An Energy-Efficient Convolutional Neural Network Processor Architecture Based on a Systolic Array

Abstract

Deep convolutional neural networks (CNNs) have shown strong abilities in the application of artificial intelligence. However, due to their extensive amount of computation, traditional processors have low energy efficiency when executing CNN algorithms, which is unacceptable for portable devices with limited hardware cost and battery capacity, so designing a CNN-specific processor is necessary. In this paper, we propose an energy-efficient CNN processor architecture for lightweight devices with a processing elements (PEs) array consisting of 384 PEs.

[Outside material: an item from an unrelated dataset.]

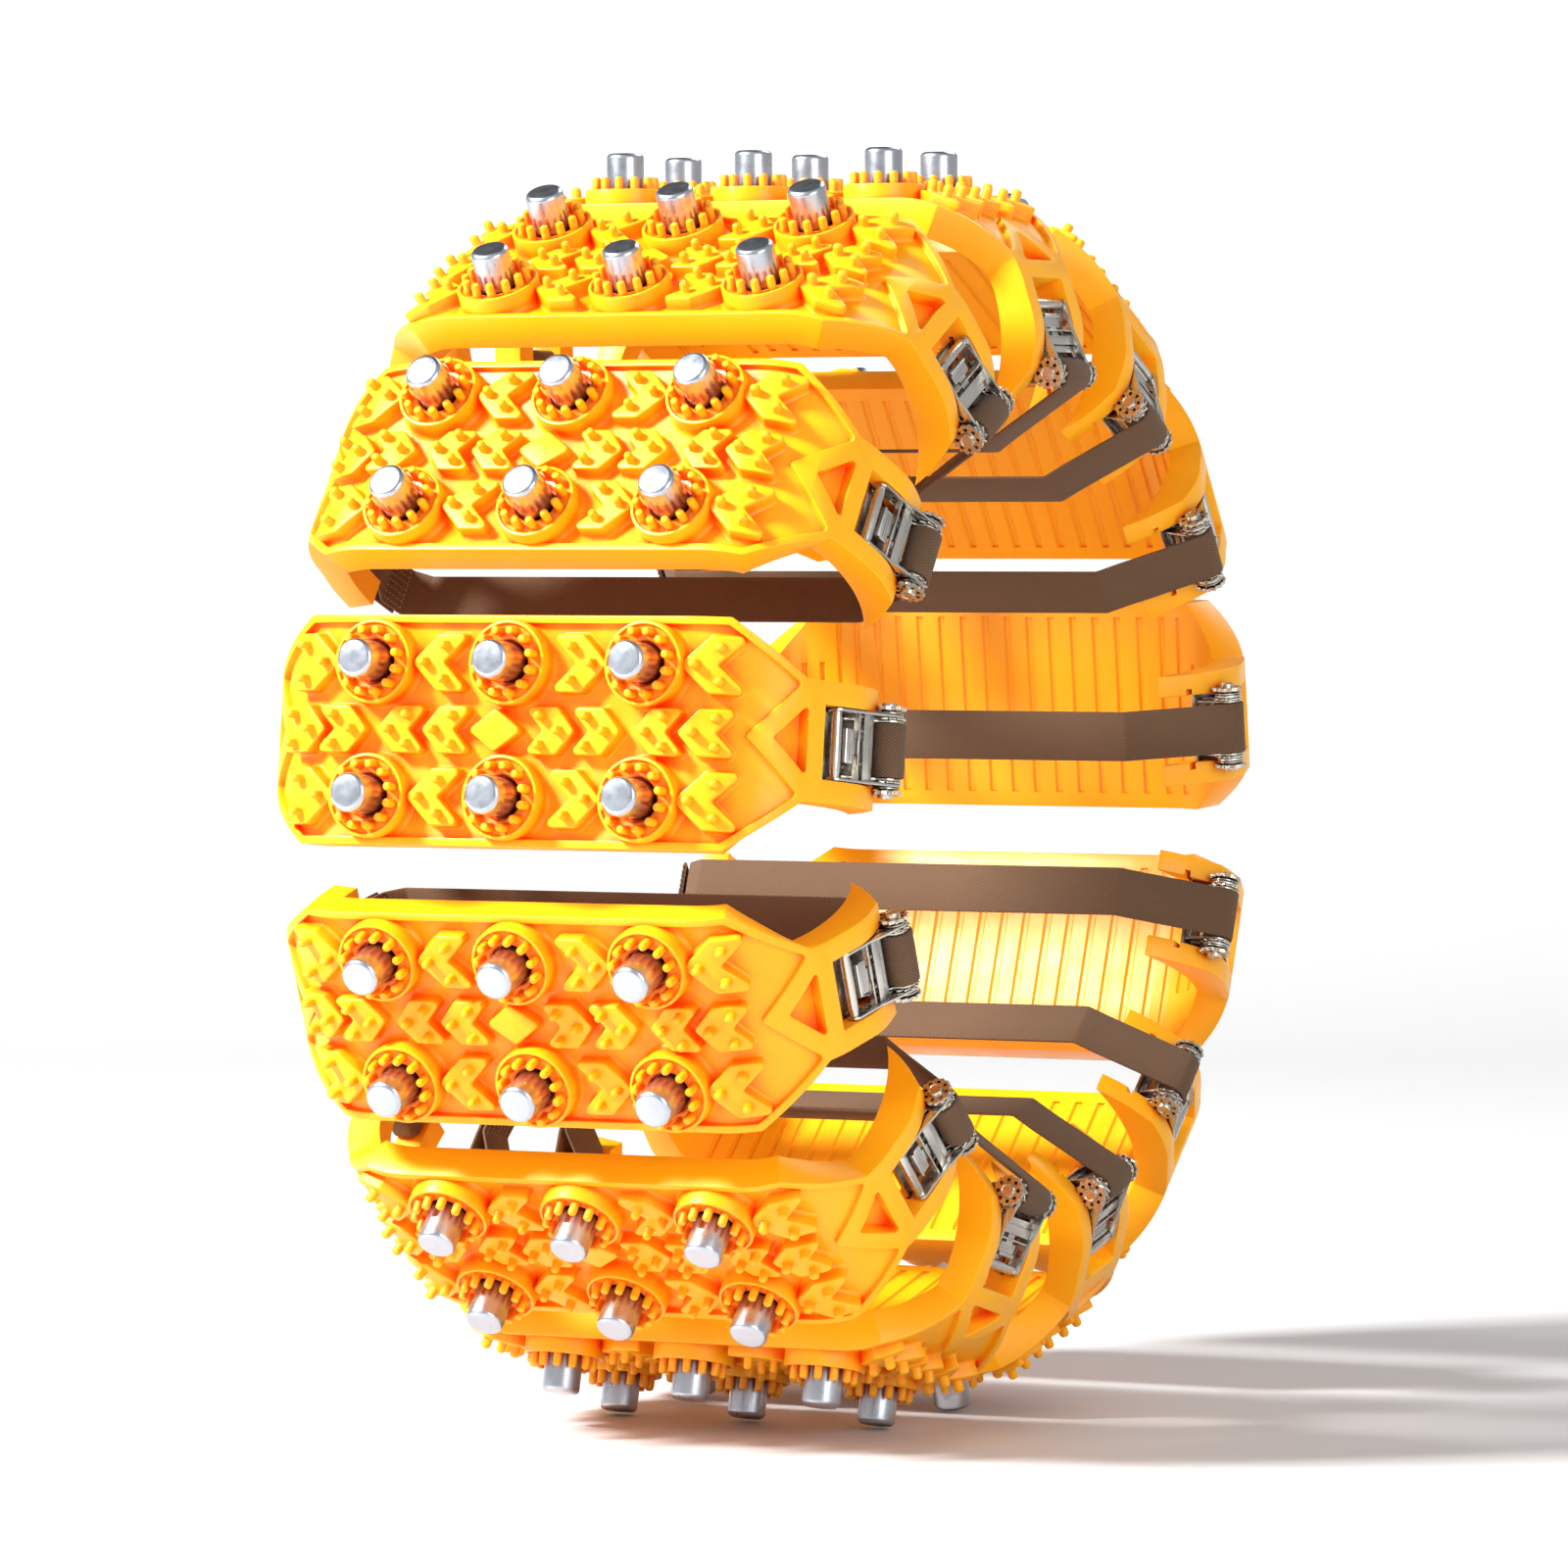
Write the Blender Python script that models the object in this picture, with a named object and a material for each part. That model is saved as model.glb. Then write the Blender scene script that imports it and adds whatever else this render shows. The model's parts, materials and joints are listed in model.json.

Using the systolic array-based PE array, it realizes parallel operations between filter rows and between channels of output feature maps, supporting the acceleration of 3D convolution and fully connected computation with various parameters by configuring internal instruction registers. The computing strategy based on the proposed systolic dataflow achieves less hardware overhead compared with other strategies, and the reuse of image values and weight values, which effectively reduce the power of memory access. A memory system with a multi-level storage structure combined with register file (RF) and SRAM is used in the proposed CNN processor, which further reduces the energy overhead of computing. The proposed CNN processor architecture has been verified on a ZC706 FPGA platform using VGG-16 based on the proposed image segmentation method, the evaluation results indicate that the peak throughput achieves 115.2 GOP/s consuming 3.801 W at 150 MHz, energy efficiency and DSP efficiency reaches 30.32 GOP/s/W and 0.26 GOP/s/DSP, respectively.